One such lesson (relating to rugby) was that I needed to work harder to improve my game. I needed to be more intentional and spend much more time learning to better understood rugby. I needed to have a deeper knowledge of the game, the rules, including its strategies and tactics so that I could be more effective, more creative and a better player. Perhaps one day I could wear the green and gold jersey- even from school level.
I needed to learn how to do uncomfortable and unnatural things- like learning to kick with my left foot and pass with my left hand. These were awkward at the start and I was horrible at both feeling for many weeks like a clumsy toddler. But with much practice, patience and perseverance, I would improve. In fact, by the time I left school I could kick better with my (unnatural left foot) than with my (natural) right foot.
Once I became more ambidextrously (equally good with the both hands and feet), I had twice as many options in most situations on the field.

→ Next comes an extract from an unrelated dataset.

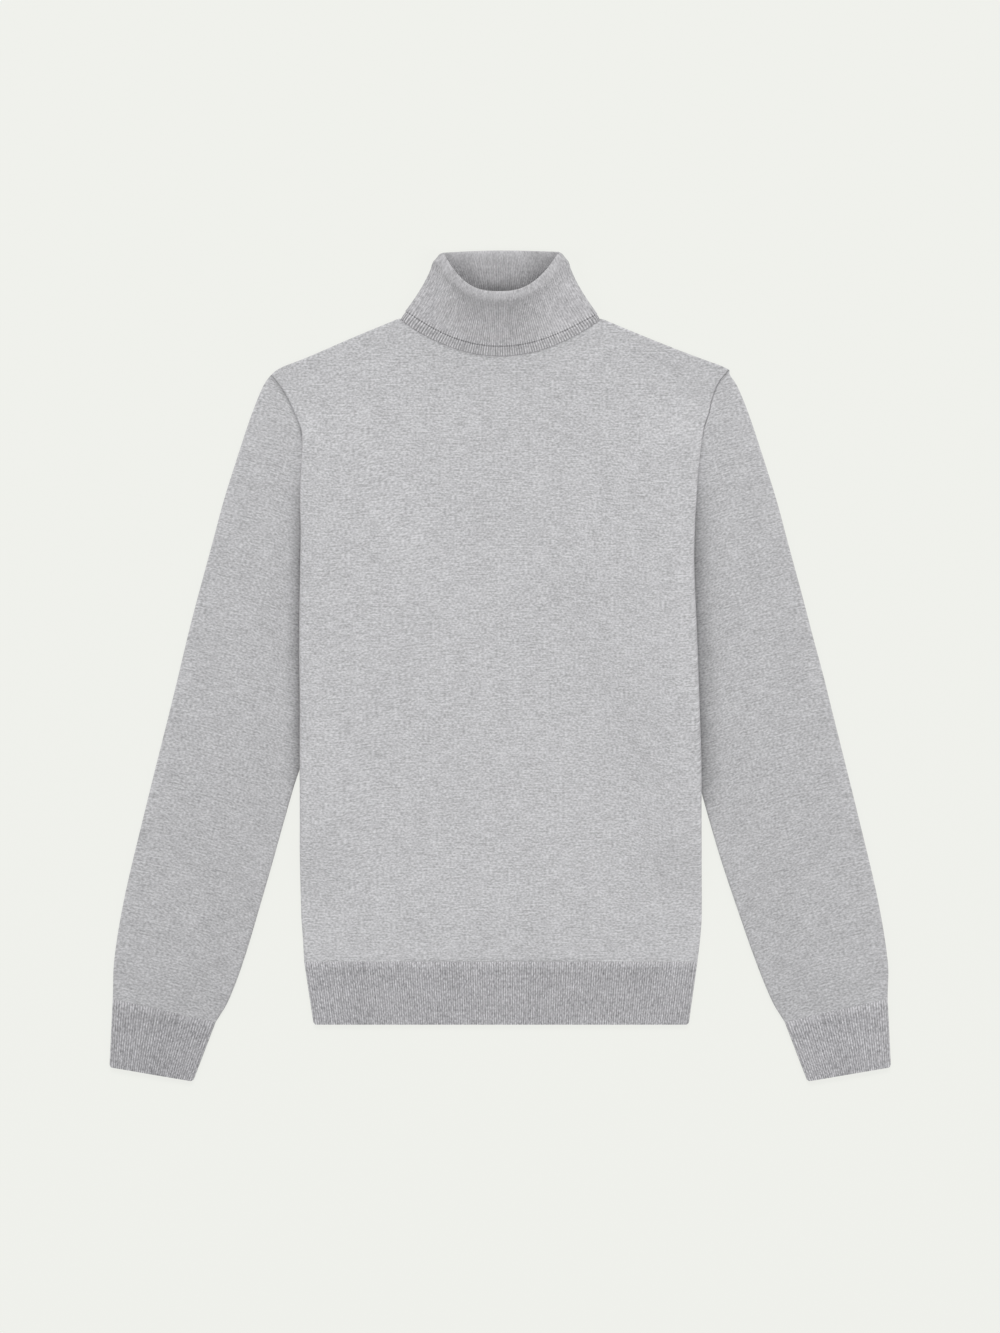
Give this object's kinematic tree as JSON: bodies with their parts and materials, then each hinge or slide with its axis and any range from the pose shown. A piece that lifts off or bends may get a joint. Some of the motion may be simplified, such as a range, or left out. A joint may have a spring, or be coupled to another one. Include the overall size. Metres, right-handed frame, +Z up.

These kinds of lessons are applicable to life too. I would apply many of the principles in the work environment and they have served me well once learnt. In 2000 I played a second time at the u18 Craven Week. I was more confident this time round. I was a better player and it was one that I enjoyed a whole lot more than the first. It would be during this tournament that I would be scouted by certain men clad in blue. Men from the north, from deep in the (former) Transvaal.
They would lure me with promises of fully paid tertiary tuition fees, all of which would eventually land me in the only place in the country that I was determined never to study in. Gauteng! The first 18 months in Gauteng were a gradual declining levels from “super hellish to tolerable”.
In times of difficulty, in particular the changes due to Covid, and the growing pressures of life, we need to learn to be kicking with our left feet too. We need to to be practicing doing things that are first awkward and natural. We need to be loving one another, being more compassionate and becoming fluent with emotional language and at peace with other cultures.
We have opportunity to rise up and grow beyond ourselves- to become better people, better husbands, better parents, better citizens etc.
But we need to “practice”. For example, practice speaking words of affirmation to our wives, talking about how we feel and admitting when we need sometimes. I like using the word “practice” because it takes away the pressure of perfection. If it is something that we are practicing, then we can keep on improving without punishing ourselves for not being good at it yet.
Let us all practice new things.
Let us rise to the tests that life is putting us through and push ourselves to attain to higher standards of manhood, masculinity and humanity. Let us grow together and practice becoming ambidextrous in more facets of our lives.